The long-simmering feud between Sen. Ted Cruz (R-Texas) and Sen. Marco Rubio (R-Florida) finally broke open Tuesday night at the fifth Republican presidential debate in Las Vegas, with several heated exchanges on topics of national security, the fight against terror and immigration.
It was not immediately clear whether either candidate vying for second place in the race for the GOP nomination, behind real estate mogul Donald Trump, landed enough punches to bring the other down.
Cruz defended his Senate vote to curtail National Security Agency surveillance programs, including the bulk collection of Americans' phone metadata, on the grounds that it protected rights and "strengthened the tools of national security and law enforcement to go after terrorists." The Texas firebrand labeled Rubio's repeated criticisms of that vote "knowingly false," calling his tactics “Alinsky-like” and comparing them to President Barack Obama.
Rubio, however, argued that by voting to end the NSA's metadata collection, Cruz weakened America's ability to fight terrorism, stripping NSA access to phone records that may stop future attacks.
"The terrorist that attacked us in San Bernardino was an American citizen,” Rubio said, referring to this month's mass shooting in California. “I bet you we wish we would’ve had access to five years of his records.”
Rubio has been accused of making misleading statements about the NSA vote. Under the new system, the federal government can collect such data using other intelligence programs. Cruz claimed that while the old program covered "20 to 30 percent of phone numbers," the new system "covers nearly 100 percent."
Rubio, who sits on the Senate Intelligence Committee, declined to speak about specifics, saying he didn't think national television "is the place to discuss classified information.”
“I promise you the next time there is an attack on this country, the first thing people are going to ask is why didn’t we know about it,” Rubio added.
The two candidates again clashed on the often-criticized U.S. intervention of Libya.
In recent months, Cruz has drawn a contrast with the more hawkish Rubio by aligning himself with the brand of libertarianism made popular by Sen.
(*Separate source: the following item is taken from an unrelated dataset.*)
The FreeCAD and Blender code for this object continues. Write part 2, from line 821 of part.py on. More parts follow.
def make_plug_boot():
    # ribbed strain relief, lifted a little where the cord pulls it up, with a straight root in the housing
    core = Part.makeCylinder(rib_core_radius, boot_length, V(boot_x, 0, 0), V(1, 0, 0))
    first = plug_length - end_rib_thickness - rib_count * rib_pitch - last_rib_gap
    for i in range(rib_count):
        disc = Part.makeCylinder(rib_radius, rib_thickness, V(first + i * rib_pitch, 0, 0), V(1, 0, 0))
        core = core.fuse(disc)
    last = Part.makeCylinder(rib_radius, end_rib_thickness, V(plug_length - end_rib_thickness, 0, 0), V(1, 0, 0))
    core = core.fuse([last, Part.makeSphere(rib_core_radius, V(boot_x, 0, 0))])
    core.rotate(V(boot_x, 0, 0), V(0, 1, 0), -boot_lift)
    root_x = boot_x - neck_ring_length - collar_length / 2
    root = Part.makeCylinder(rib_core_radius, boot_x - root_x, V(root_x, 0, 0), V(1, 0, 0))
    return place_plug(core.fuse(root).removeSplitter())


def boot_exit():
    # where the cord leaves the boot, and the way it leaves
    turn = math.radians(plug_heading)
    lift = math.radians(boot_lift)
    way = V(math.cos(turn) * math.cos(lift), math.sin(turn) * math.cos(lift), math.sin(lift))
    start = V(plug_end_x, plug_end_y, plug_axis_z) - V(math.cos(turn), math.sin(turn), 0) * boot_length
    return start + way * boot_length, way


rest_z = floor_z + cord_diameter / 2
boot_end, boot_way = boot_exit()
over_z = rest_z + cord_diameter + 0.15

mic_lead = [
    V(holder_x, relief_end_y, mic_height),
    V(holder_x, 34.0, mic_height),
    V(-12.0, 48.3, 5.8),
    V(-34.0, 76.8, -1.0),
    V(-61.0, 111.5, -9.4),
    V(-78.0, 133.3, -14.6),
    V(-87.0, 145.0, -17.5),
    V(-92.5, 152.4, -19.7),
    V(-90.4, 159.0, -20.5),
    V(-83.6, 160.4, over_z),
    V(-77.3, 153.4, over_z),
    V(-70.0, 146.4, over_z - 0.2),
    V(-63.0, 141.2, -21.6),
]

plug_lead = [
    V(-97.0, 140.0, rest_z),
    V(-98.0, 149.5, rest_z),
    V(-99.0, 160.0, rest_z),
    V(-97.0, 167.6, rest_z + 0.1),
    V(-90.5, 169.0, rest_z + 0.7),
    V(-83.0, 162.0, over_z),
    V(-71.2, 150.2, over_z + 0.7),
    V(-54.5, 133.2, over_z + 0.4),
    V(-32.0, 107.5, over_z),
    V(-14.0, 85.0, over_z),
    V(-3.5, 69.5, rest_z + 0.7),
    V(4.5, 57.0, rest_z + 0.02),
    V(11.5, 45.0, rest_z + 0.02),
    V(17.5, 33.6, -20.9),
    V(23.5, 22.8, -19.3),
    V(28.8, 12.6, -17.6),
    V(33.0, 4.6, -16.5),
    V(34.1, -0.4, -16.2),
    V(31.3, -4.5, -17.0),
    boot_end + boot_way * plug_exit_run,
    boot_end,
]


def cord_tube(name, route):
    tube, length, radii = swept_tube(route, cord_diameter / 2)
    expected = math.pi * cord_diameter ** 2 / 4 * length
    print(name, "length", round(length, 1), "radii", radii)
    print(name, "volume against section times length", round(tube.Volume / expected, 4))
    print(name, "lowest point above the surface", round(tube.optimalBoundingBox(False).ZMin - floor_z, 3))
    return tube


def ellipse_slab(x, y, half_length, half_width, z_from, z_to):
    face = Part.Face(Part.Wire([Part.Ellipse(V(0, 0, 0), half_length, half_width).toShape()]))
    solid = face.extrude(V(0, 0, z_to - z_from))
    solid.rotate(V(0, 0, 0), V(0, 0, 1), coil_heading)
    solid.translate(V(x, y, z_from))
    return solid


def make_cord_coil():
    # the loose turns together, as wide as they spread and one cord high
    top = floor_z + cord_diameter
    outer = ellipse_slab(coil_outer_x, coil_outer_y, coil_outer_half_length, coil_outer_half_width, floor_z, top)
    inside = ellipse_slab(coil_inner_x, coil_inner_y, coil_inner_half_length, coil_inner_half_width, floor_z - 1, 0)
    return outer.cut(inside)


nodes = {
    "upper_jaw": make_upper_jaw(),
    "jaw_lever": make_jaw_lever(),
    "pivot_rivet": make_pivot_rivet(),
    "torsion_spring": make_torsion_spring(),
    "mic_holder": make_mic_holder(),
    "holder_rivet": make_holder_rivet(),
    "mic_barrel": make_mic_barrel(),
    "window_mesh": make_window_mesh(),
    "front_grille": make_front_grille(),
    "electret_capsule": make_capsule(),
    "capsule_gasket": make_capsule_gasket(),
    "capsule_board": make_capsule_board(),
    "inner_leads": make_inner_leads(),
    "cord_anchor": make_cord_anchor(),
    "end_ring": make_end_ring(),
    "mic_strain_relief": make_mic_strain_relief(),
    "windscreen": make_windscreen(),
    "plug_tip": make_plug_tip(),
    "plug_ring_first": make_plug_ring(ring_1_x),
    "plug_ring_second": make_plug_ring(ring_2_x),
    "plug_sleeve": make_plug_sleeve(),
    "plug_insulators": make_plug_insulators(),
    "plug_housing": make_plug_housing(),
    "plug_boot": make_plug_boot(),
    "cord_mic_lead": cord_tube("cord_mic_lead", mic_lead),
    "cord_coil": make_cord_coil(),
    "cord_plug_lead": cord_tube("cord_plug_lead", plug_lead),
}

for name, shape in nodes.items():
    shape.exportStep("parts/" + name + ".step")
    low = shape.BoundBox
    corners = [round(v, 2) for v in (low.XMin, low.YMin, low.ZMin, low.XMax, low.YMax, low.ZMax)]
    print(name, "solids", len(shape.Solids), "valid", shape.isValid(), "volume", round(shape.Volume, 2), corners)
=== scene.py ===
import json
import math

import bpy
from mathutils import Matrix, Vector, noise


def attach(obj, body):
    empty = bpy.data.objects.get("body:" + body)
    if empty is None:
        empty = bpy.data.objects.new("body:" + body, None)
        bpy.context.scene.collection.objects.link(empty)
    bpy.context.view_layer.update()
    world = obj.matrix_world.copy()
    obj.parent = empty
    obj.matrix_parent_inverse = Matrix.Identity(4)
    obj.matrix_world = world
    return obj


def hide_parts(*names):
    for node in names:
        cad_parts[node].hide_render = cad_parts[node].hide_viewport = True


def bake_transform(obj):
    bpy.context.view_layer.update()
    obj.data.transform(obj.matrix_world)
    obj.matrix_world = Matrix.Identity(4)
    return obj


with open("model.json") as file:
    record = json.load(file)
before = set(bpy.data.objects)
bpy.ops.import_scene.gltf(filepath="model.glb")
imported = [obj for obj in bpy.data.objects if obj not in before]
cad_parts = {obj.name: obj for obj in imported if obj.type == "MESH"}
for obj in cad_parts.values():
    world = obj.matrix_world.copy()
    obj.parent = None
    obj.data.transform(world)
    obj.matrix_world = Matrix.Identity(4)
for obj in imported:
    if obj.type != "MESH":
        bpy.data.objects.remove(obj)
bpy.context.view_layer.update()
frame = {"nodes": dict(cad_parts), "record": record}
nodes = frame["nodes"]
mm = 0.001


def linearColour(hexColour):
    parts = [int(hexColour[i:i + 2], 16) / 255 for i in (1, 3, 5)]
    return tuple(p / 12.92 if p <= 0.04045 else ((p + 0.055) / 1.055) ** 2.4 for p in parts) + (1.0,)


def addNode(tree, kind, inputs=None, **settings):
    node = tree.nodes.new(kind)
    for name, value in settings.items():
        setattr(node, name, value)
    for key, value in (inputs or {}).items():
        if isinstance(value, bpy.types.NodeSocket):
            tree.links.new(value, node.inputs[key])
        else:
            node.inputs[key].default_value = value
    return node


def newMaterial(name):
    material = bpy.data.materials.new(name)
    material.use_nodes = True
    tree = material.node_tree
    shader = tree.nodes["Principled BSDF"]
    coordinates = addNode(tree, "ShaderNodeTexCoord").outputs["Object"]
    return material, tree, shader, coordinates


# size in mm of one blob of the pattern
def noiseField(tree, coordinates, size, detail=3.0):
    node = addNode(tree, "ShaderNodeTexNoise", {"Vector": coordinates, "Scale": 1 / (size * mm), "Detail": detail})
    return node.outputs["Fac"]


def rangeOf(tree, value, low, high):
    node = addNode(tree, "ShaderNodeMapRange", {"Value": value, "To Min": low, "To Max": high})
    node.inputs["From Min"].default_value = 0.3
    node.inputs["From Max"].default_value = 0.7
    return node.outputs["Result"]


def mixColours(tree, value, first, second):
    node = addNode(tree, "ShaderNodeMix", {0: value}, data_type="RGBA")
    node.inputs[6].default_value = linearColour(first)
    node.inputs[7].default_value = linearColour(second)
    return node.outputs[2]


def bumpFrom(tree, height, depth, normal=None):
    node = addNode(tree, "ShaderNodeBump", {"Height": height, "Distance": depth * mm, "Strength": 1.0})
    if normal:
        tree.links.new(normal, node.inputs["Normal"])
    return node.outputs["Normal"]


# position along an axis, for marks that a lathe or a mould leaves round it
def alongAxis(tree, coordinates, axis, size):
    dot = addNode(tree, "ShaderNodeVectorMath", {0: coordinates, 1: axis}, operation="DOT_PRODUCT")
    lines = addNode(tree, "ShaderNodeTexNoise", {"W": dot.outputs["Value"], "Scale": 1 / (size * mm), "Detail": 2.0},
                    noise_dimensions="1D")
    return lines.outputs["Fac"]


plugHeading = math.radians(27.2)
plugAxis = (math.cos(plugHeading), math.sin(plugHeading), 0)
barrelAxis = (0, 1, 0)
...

Rand Paul (R-Ky.).
On Tuesday, he argued against U.S. interventions abroad that involve the toppling of dictators, like the one authorized by President Barack Obama in Libya and supported by Rubio. Cruz said America ought focus on defeating the so-called Islamic State "rather than creating opportunities for ISIS to control new countries," as it has recently taken root in Libya.
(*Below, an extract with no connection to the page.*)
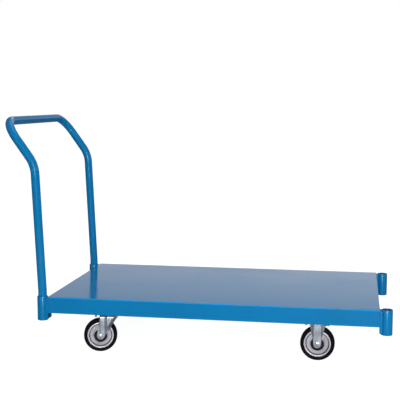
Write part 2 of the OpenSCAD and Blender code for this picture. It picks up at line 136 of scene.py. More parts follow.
class CartSizes(bpy.types.PropertyGroup):
    """Sizes of the finishing detail."""

    sheet: bpy.props.FloatProperty(
        name="Deck sheet", description="Thickness of the deck sheet", default=0.0025, unit="LENGTH"
    )
    fold: bpy.props.FloatProperty(
        name="Fold radius", description="Outside radius of the deck's folds", default=0.005, unit="LENGTH"
    )
    channel: bpy.props.FloatProperty(
        name="Channel sheet", description="Thickness of the cross channels", default=0.003, unit="LENGTH"
    )
    rail: bpy.props.FloatProperty(
        name="Rail sheet", description="Thickness of the hat rails", default=0.002, unit="LENGTH"
    )
    flange: bpy.props.FloatProperty(
        name="Rail flange", description="Width of a hat rail's flange", default=0.018, unit="LENGTH"
    )
    socket_wall: bpy.props.FloatProperty(
        name="Socket wall", description="Wall of a corner socket", default=0.0035, unit="LENGTH"
    )
    tube_wall: bpy.props.FloatProperty(
        name="Handle wall", description="Wall of the handle tube", default=0.002, unit="LENGTH"
    )
    foot_radius: bpy.props.FloatProperty(
        name="Foot bend", description="Centre-line radius above the sockets", default=0.1, unit="LENGTH"
    )
    knee_radius: bpy.props.FloatProperty(
        name="Leg bend", description="Centre-line radius of the leg bends", default=0.12, unit="LENGTH"
    )
    corner_radius: bpy.props.FloatProperty(
        name="Corner bend", description="Centre-line radius at the crossbar", default=0.078, unit="LENGTH"
    )
    knee_height: bpy.props.FloatProperty(
        name="Knee height", description="Height where the legs bend back", default=0.705, unit="LENGTH"
    )
    lean: bpy.props.FloatProperty(
        name="Leg lean",
        description="How far the legs lean back",
        default=math.radians(2.6),
        subtype="ANGLE",
    )
    fork_sheet: bpy.props.FloatProperty(
        name="Fork sheet", description="Thickness of the fork sheet", default=0.0026, unit="LENGTH"
    )
    press_depth: bpy.props.FloatProperty(
        name="Press depth", description="Depth of the forks' pressed flanges", default=0.0052, unit="LENGTH"
    )
    bead: bpy.props.FloatProperty(
        name="Weld bead", description="Half width of a weld bead", default=0.0024, unit="LENGTH"
    )


class CartColours(bpy.types.PropertyGroup):
    """Colours of the finishes."""

    paint: bpy.props.FloatVectorProperty(
        name="Paint", description="Blue enamel", subtype="COLOR", size=3, default=(0.001, 0.217, 0.510)
    )
    zinc: bpy.props.FloatVectorProperty(
        name="Zinc", description="Zinc plated forks", subtype="COLOR", size=3, default=(0.52, 0.56, 0.62)
    )
    steel: bpy.props.FloatVectorProperty(
        name="Bright steel",
        description="Bolts and nuts",
        subtype="COLOR",
        size=3,
        default=(0.66, 0.67, 0.69),
    )
    rim: bpy.props.FloatVectorProperty(
        name="Rim", description="Pressed rims", subtype="COLOR", size=3, default=(0.60, 0.58, 0.64)
    )
    rubber: bpy.props.FloatVectorProperty(
        name="Rubber", description="Solid tyres", subtype="COLOR", size=3, default=(0.002, 0.002, 0.003)
    )
    plastic: bpy.props.FloatVectorProperty(
        name="Plastic", description="Thread guards", subtype="COLOR", size=3, default=(0.006, 0.006, 0.007)
    )


class CartStage(bpy.types.PropertyGroup):
    """Camera and light."""

    lens: bpy.props.FloatProperty(
        name="Lens", description="Focal length on a 36 mm sensor, in mm", default=80.14
    )
    yaw: bpy.props.FloatProperty(
        name="Camera turn", description="Turn about the vertical", default=0.1755, subtype="ANGLE"
    )
    pitch: bpy.props.FloatProperty(
        name="Camera dip", description="Angle below level", default=0.1119, subtype="ANGLE"
    )
    stand: bpy.props.FloatVectorProperty(
        name="Camera stand",
        description="Camera place from the middle of the deck, on the floor",
        subtype="TRANSLATION",
        unit="LENGTH",
        default=(0.5185, -3.4413, 0.9415),
    )
    key_power: bpy.props.FloatProperty(
        name="Key light", description="Power of the front light", default=60.0, unit="POWER"
    )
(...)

Asked by CNN's Wolf Blitzer whether he regretted the decision to support the Libyan intervention, Rubio said the alternative -- allowing dictators like Libya's Muammar Gaddafi and Syria's Bashar Assad to slaughter their own people -- was far worse.
"If they go, I will not shed a tear," he said.
Perhaps the most interesting exchange between the two rivals came on the issue of immigration, an important topic to many Republican primary voters.
Cruz hammered his Senate colleague for his work on what he called the "Rubio-Schumer Gang of Eight" legislation that passed in the Senate in 2013 with the aid of Rubio that contained a pathway to citizenship for millions of undocumented immigrants. Even though Rubio has since renounced his support for the bill, citing needed work on border security, the issue has dogged his campaign -- especially with conservatives.
Rubio said he was "puzzled" by Cruz's claim, given that he supports "legalizing people who are in this country illegally." Cruz has been reluctant to rule out a path to legal status, a gripe often repeated by Rubio's campaign and other conservatives.
"Marco wants to raise confusion," Cruz responded. "It is not accurate what he just said that I supported legalization. Indeed, I led the fight against his bill."
To which Rubio shot back, "Do you rule it out?"
"I have never supported legalization," Cruz said, "and I do not intend to support legalization."
The exchange may come back to haunt Cruz. Rubio's campaign seized on the moment immediately following the debate, claiming Cruz has "refused to say what he would do with the 11 million illegal immigrants currently in the country, and tonight he continued to dodge the question."
Correction: A previous version of this article incorrectly stated that Cruz did not rule out a pathway to citizenship. He did not previously rule out a path to legal status for undocumented immigrants.